-- START OF Dataset extract --

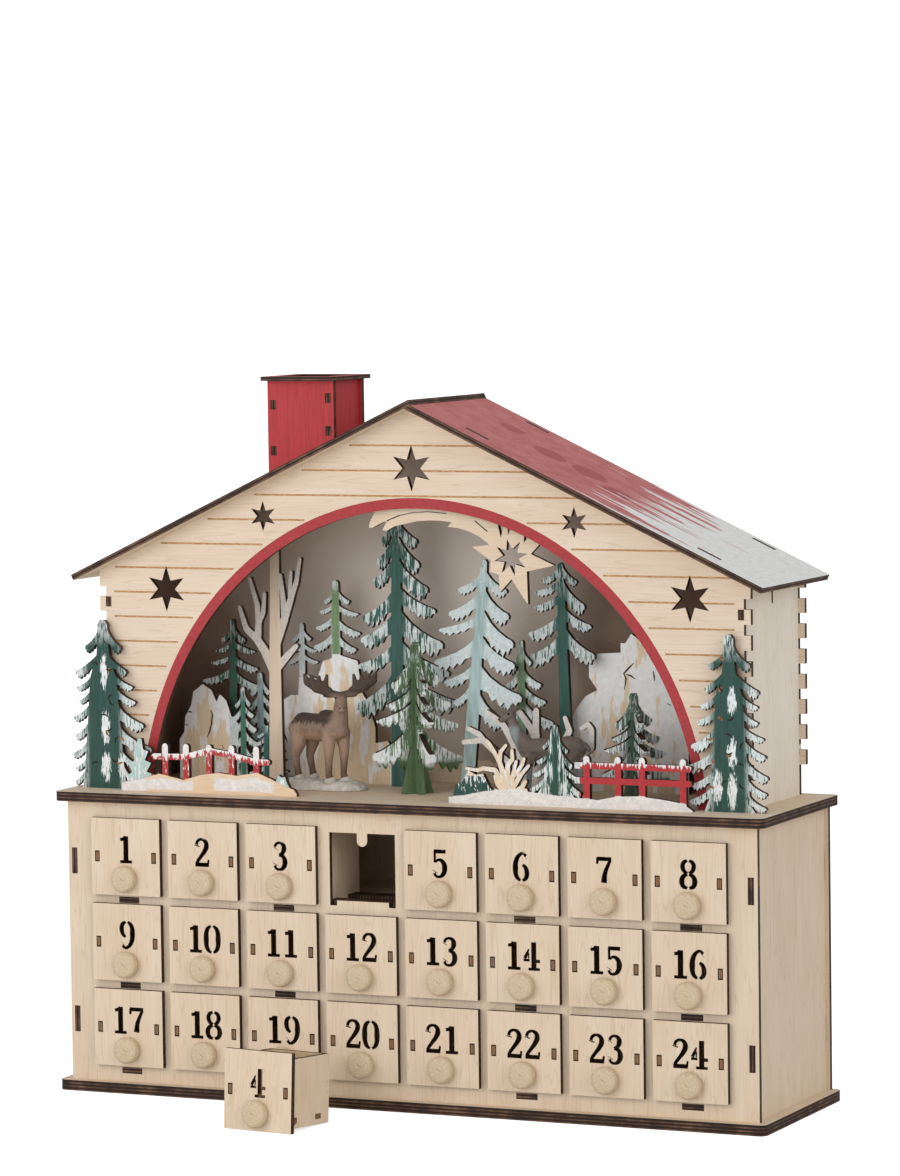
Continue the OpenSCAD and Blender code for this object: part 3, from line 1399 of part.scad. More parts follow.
doe_x = 67;
doe_share = 0.18;
doe_turn = 184;
doe_body_shares = [[[-0.25, 0, 0.56], [0.16, 0, 0.55], 0.135, 0.13],
    [[0.2, 0, 0.58], [0.4, 0, 0.82], 0.12, 0.05],
    [[0.43, 0, 0.88], [0.49, 0.07, 0.83], 0.07, 0.038],
    [[-0.34, 0, 0.63], [-0.47, 0, 0.56], 0.035, 0.024]];
doe_leg_shares = [[[-0.28, 0.08, 0.48], [-0.33, 0.08, 0.28], 0.08, 0.034],
    [[-0.33, 0.08, 0.28], [-0.3, 0.08, 0.06], 0.034, 0.028],
    [[0.17, 0.08, 0.5], [0.2, 0.08, 0.28], 0.06, 0.032],
    [[0.2, 0.08, 0.28], [0.2, 0.08, 0.06], 0.032, 0.028]];
doe_ear_shares = [[[0.42, 0.05, 0.92], [0.38, 0.12, 0.98], 0.028, 0.022]];
doe_base_w = 42;
doe_base_d = 16;
doe_base_h = 4;

module doe() {
    translate([doe_x, layer_y(doe_share), deck_top]) {
        color(snow_white)
            snow_base(doe_base_w, doe_base_d, doe_base_h);
        color(doe_brown)
            rotate([0, 0, doe_turn]) {
                for (r = doe_body_shares)
                    blob(r[0], r[1], r[2], r[3], doe_h);
                for (s = [-1, 1], r = concat(doe_leg_shares, doe_ear_shares))
                    blob([r[0][0], s * r[0][1], r[0][2]], [r[1][0], s * r[1][1], r[1][2]], r[2],
                        r[3], doe_h);
            }
    }
}

base_board();
top_board();
cabinet_face();
cabinet_side(-1);  // cabinet_side_left
cabinet_side(1);  // cabinet_side_right
cabinet_back();
shelf(2);  // shelf_upper
shelf(1);  // shelf_middle
shelf(0);  // shelf_lower
drawer_dividers();
drawer(1);  // drawer_01
drawer(2);  // drawer_02
drawer(3);  // drawer_03
drawer(4);  // drawer_04
drawer(5);  // drawer_05
drawer(6);  // drawer_06
drawer(7);  // drawer_07
drawer(8);  // drawer_08
drawer(9);  // drawer_09
drawer(10);  // drawer_10
drawer(11);  // drawer_11
drawer(12);  // drawer_12
drawer(13);  // drawer_13
drawer(14);  // drawer_14
drawer(15);  // drawer_15
drawer(16);  // drawer_16
drawer(17);  // drawer_17
drawer(18);  // drawer_18
drawer(19);  // drawer_19
drawer(20);  // drawer_20
drawer(21);  // drawer_21
drawer(22);  // drawer_22
drawer(23);  // drawer_23
drawer(24);  // drawer_24
house_front();
house_side(-1);  // house_side_left
house_side(1);  // house_side_right
house_back();
backdrop();
arch_trim();
roof_left();
roof_right();
chimney_walls();
chimney_cap();
comet_star();
outer_fir(0);  // outer_fir_left
outer_fir(1);  // outer_fir_right
fence_left();
fence_right();
cross_fir_centre();
cross_fir_right();
moose();
doe();
bare_tree();
grove_left();
rock_centre();
tall_fir();
pale_fir();
union() { firs_right(); rock_right(); }
antler_bush();
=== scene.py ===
# %% [markdown]
# # A wooden advent calendar
# The real thing is a kit of laser-cut birch plywood: a chest of 24 little drawers that carries a
# gabled house, and behind the house's arch a forest of painted sheets with two animals cast in
# resin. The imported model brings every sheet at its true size. This script dresses it: it paints
# the sheets, cuts the numbers through the drawer fronts and sculpts what isn't flat.

# %% Load the fixed frame
import bpy, bmesh, math
from mathutils import Matrix, Vector


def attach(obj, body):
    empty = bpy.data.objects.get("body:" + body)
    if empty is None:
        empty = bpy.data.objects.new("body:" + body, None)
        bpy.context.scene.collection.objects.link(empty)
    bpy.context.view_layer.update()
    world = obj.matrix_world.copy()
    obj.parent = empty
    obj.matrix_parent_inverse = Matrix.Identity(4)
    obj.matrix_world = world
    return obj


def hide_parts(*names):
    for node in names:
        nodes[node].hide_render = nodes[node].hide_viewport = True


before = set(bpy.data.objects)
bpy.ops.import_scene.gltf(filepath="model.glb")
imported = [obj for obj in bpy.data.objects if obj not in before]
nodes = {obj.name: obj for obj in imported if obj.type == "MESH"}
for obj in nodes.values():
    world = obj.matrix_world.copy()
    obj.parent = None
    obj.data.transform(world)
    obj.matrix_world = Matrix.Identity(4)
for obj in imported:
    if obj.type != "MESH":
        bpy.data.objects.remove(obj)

scene = bpy.context.scene
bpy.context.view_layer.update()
print("pieces in the frame:", len(nodes))

# %% [markdown]
# Sizes are given in millimetres, as a maker would read them off a rule, and turned to metres
# once. The front wall, the deck and the drawers' faces are the planes that everything is measured
# from. A sheet inside the house is placed by its share of the way from the front wall to the back
# wall. The drawers stand in columns and rows of even steps, counted up from the lowest row's foot.

# %% Sizes in millimetres
MM = 0.001
DECK = 157.5
WALL = -28.9
HOUSE_DEPTH = 79.5
FRONTS = -52.9
SLOPE = math.radians(25.2)
COLUMN, ROW, FIRST_ROW = 45, 44.9, 14.2
millimetres = Matrix.Scale(MM, 4)


def behind_wall(share):
    """Y of a plane that lies a share of the house's depth behind the wall's face."""
    return WALL + HOUSE_DEPTH * share


print("deck at", DECK, "mm, drawer fronts at", FRONTS, "mm")

# %% [markdown]
# ## Camera
# The photograph was taken with a long lens, a little above the roof's eaves and from the right.
# The camera stands where the straight edges of the chest and the house meet the picture's.

# %% Camera
turn, pitch, roll = (math.radians(a) for a in (24.458, -4.2, -0.786))
forward = Vector((-math.sin(turn) * math.cos(pitch), math.cos(turn) * math.cos(pitch),
                  math.sin(pitch)))
right = forward.cross(Vector((0, 0, 1))).normalized()
up = right.cross(forward)
across = right * math.cos(roll) + up * math.sin(roll)
rise = up * math.cos(roll) - right * math.sin(roll)
lens = bpy.data.cameras.new("camera")
lens.sensor_fit, lens.sensor_height, lens.lens = "VERTICAL", 36, 4994.8 / 1176 * 36
lens.clip_end = 100
camera = bpy.data.objects.new("camera", lens)
camera.matrix_world = Matrix((
    (across.x, rise.x, -forward.x, 1.0676),
    (across.y, rise.y, -forward.y, -2.3336),
    (across.z, rise.z, -forward.z, 0.452),
    (0, 0, 0, 1)))
scene.collection.objects.link(camera)
scene.camera = camera
print("lens", round(lens.lens, 1), "mm")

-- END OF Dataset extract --

§ Exercise task
Please write out exactly the lines from the start of the data through the line that contains "doe_base_h = 4;", both ends included, and nothing else.

§ The answer
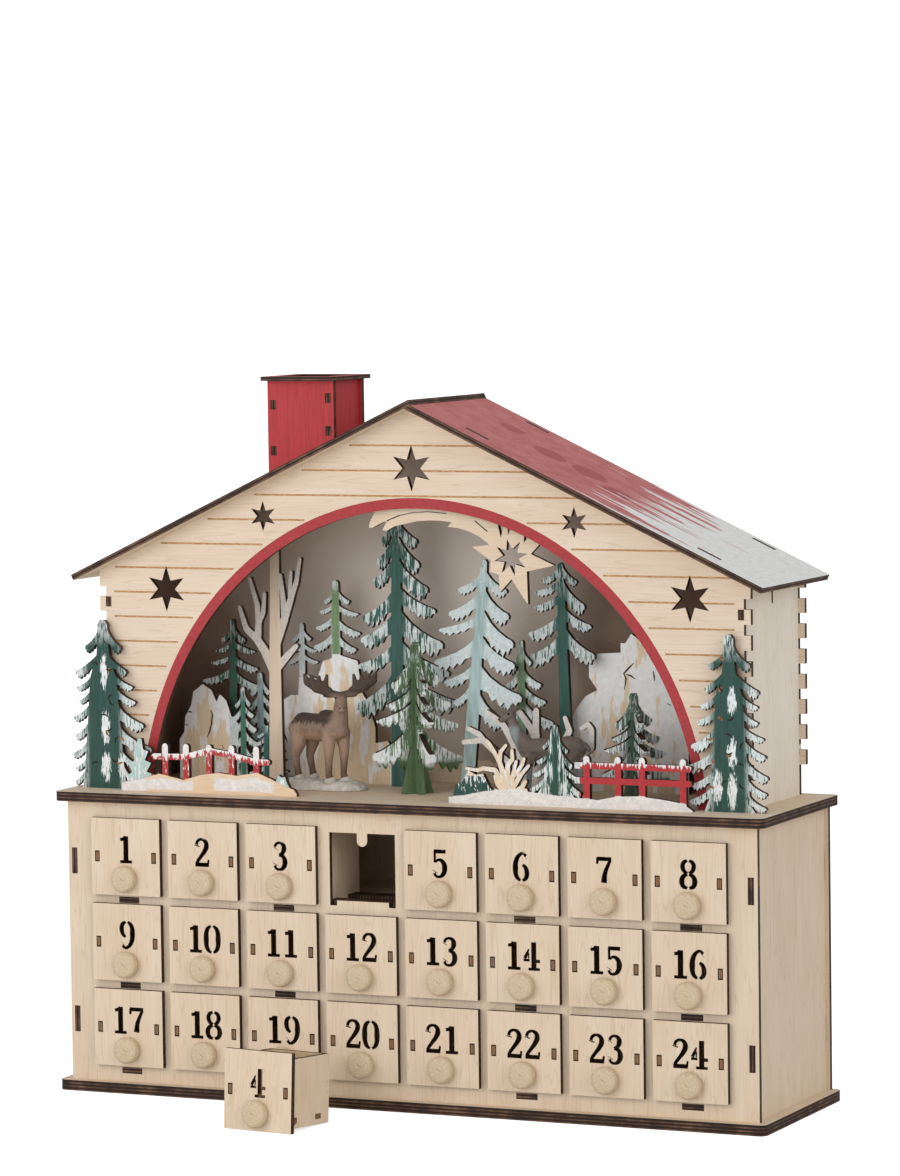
Continue the OpenSCAD and Blender code for this object: part 3, from line 1399 of part.scad. More parts follow.
doe_x = 67;
doe_share = 0.18;
doe_turn = 184;
doe_body_shares = [[[-0.25, 0, 0.56], [0.16, 0, 0.55], 0.135, 0.13],
    [[0.2, 0, 0.58], [0.4, 0, 0.82], 0.12, 0.05],
    [[0.43, 0, 0.88], [0.49, 0.07, 0.83], 0.07, 0.038],
    [[-0.34, 0, 0.63], [-0.47, 0, 0.56], 0.035, 0.024]];
doe_leg_shares = [[[-0.28, 0.08, 0.48], [-0.33, 0.08, 0.28], 0.08, 0.034],
    [[-0.33, 0.08, 0.28], [-0.3, 0.08, 0.06], 0.034, 0.028],
    [[0.17, 0.08, 0.5], [0.2, 0.08, 0.28], 0.06, 0.032],
    [[0.2, 0.08, 0.28], [0.2, 0.08, 0.06], 0.032, 0.028]];
doe_ear_shares = [[[0.42, 0.05, 0.92], [0.38, 0.12, 0.98], 0.028, 0.022]];
doe_base_w = 42;
doe_base_d = 16;
doe_base_h = 4;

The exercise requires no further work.